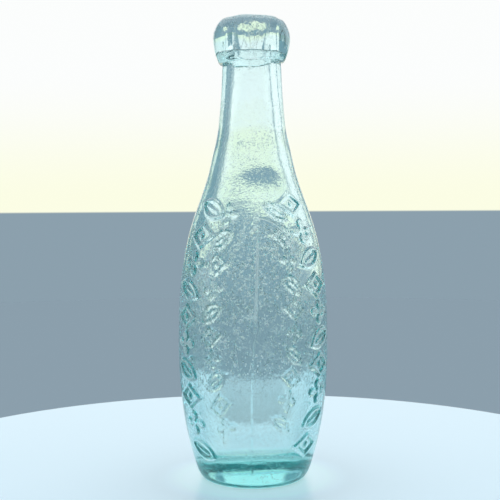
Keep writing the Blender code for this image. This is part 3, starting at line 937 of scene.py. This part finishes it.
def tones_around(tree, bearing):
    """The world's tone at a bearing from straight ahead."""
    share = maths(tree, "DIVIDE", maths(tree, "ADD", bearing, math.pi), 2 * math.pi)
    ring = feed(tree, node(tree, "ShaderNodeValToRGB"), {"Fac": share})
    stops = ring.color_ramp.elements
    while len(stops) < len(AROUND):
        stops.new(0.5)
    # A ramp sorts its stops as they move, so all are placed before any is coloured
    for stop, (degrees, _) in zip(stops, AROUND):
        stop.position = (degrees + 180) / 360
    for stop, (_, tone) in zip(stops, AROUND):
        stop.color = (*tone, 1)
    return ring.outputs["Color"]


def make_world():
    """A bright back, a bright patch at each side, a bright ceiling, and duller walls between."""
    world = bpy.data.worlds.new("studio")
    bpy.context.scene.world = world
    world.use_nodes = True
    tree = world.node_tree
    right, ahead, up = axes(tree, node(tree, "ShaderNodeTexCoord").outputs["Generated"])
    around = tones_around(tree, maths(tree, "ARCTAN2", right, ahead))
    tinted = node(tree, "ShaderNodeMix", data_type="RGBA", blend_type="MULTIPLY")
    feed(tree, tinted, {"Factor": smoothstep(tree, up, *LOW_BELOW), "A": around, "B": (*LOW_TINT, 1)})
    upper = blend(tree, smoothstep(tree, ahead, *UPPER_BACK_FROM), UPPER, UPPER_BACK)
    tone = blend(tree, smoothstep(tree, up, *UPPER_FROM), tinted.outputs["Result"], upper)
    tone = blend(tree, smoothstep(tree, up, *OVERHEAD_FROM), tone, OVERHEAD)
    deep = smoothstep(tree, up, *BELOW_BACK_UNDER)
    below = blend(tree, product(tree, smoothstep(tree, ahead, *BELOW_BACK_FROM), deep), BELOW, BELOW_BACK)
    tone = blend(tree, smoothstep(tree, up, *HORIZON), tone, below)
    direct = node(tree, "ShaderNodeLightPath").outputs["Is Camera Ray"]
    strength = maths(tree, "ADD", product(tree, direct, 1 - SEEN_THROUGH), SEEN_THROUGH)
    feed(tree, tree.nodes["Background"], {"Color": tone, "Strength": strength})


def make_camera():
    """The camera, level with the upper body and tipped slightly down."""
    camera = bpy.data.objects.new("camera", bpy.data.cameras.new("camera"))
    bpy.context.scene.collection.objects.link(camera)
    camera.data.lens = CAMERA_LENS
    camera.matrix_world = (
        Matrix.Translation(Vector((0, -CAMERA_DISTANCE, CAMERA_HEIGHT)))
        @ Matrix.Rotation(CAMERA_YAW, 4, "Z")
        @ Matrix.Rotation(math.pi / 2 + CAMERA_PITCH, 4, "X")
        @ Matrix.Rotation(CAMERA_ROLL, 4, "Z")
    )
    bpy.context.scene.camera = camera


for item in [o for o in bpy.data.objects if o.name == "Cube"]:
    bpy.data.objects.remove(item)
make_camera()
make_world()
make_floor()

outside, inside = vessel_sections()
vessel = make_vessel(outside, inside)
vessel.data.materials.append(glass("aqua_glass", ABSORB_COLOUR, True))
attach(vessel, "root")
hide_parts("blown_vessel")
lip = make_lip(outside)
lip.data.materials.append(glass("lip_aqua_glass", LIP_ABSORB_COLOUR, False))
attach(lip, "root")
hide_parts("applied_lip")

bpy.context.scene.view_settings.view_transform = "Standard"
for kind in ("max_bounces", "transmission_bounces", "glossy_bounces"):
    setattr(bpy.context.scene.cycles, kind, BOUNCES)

__Problem details__. Quote the data above in full, changing nothing.

__Output__.
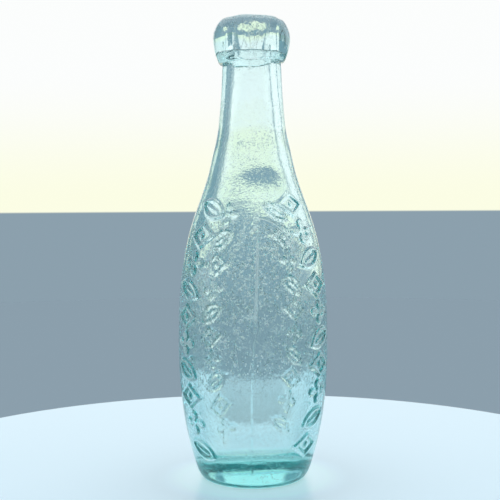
Keep writing the Blender code for this image. This is part 3, starting at line 937 of scene.py. This part finishes it.
def tones_around(tree, bearing):
    """The world's tone at a bearing from straight ahead."""
    share = maths(tree, "DIVIDE", maths(tree, "ADD", bearing, math.pi), 2 * math.pi)
    ring = feed(tree, node(tree, "ShaderNodeValToRGB"), {"Fac": share})
    stops = ring.color_ramp.elements
    while len(stops) < len(AROUND):
        stops.new(0.5)
    # A ramp sorts its stops as they move, so all are placed before any is coloured
    for stop, (degrees, _) in zip(stops, AROUND):
        stop.position = (degrees + 180) / 360
    for stop, (_, tone) in zip(stops, AROUND):
        stop.color = (*tone, 1)
    return ring.outputs["Color"]


def make_world():
    """A bright back, a bright patch at each side, a bright ceiling, and duller walls between."""
    world = bpy.data.worlds.new("studio")
    bpy.context.scene.world = world
    world.use_nodes = True
    tree = world.node_tree
    right, ahead, up = axes(tree, node(tree, "ShaderNodeTexCoord").outputs["Generated"])
    around = tones_around(tree, maths(tree, "ARCTAN2", right, ahead))
    tinted = node(tree, "ShaderNodeMix", data_type="RGBA", blend_type="MULTIPLY")
    feed(tree, tinted, {"Factor": smoothstep(tree, up, *LOW_BELOW), "A": around, "B": (*LOW_TINT, 1)})
    upper = blend(tree, smoothstep(tree, ahead, *UPPER_BACK_FROM), UPPER, UPPER_BACK)
    tone = blend(tree, smoothstep(tree, up, *UPPER_FROM), tinted.outputs["Result"], upper)
    tone = blend(tree, smoothstep(tree, up, *OVERHEAD_FROM), tone, OVERHEAD)
    deep = smoothstep(tree, up, *BELOW_BACK_UNDER)
    below = blend(tree, product(tree, smoothstep(tree, ahead, *BELOW_BACK_FROM), deep), BELOW, BELOW_BACK)
    tone = blend(tree, smoothstep(tree, up, *HORIZON), tone, below)
    direct = node(tree, "ShaderNodeLightPath").outputs["Is Camera Ray"]
    strength = maths(tree, "ADD", product(tree, direct, 1 - SEEN_THROUGH), SEEN_THROUGH)
    feed(tree, tree.nodes["Background"], {"Color": tone, "Strength": strength})


def make_camera():
    """The camera, level with the upper body and tipped slightly down."""
    camera = bpy.data.objects.new("camera", bpy.data.cameras.new("camera"))
    bpy.context.scene.collection.objects.link(camera)
    camera.data.lens = CAMERA_LENS
    camera.matrix_world = (
        Matrix.Translation(Vector((0, -CAMERA_DISTANCE, CAMERA_HEIGHT)))
        @ Matrix.Rotation(CAMERA_YAW, 4, "Z")
        @ Matrix.Rotation(math.pi / 2 + CAMERA_PITCH, 4, "X")
        @ Matrix.Rotation(CAMERA_ROLL, 4, "Z")
    )
    bpy.context.scene.camera = camera


for item in [o for o in bpy.data.objects if o.name == "Cube"]:
    bpy.data.objects.remove(item)
make_camera()
make_world()
make_floor()

outside, inside = vessel_sections()
vessel = make_vessel(outside, inside)
vessel.data.materials.append(glass("aqua_glass", ABSORB_COLOUR, True))
attach(vessel, "root")
hide_parts("blown_vessel")
lip = make_lip(outside)
lip.data.materials.append(glass("lip_aqua_glass", LIP_ABSORB_COLOUR, False))
attach(lip, "root")
hide_parts("applied_lip")

bpy.context.scene.view_settings.view_transform = "Standard"
for kind in ("max_bounces", "transmission_bounces", "glossy_bounces"):
    setattr(bpy.context.scene.cycles, kind, BOUNCES)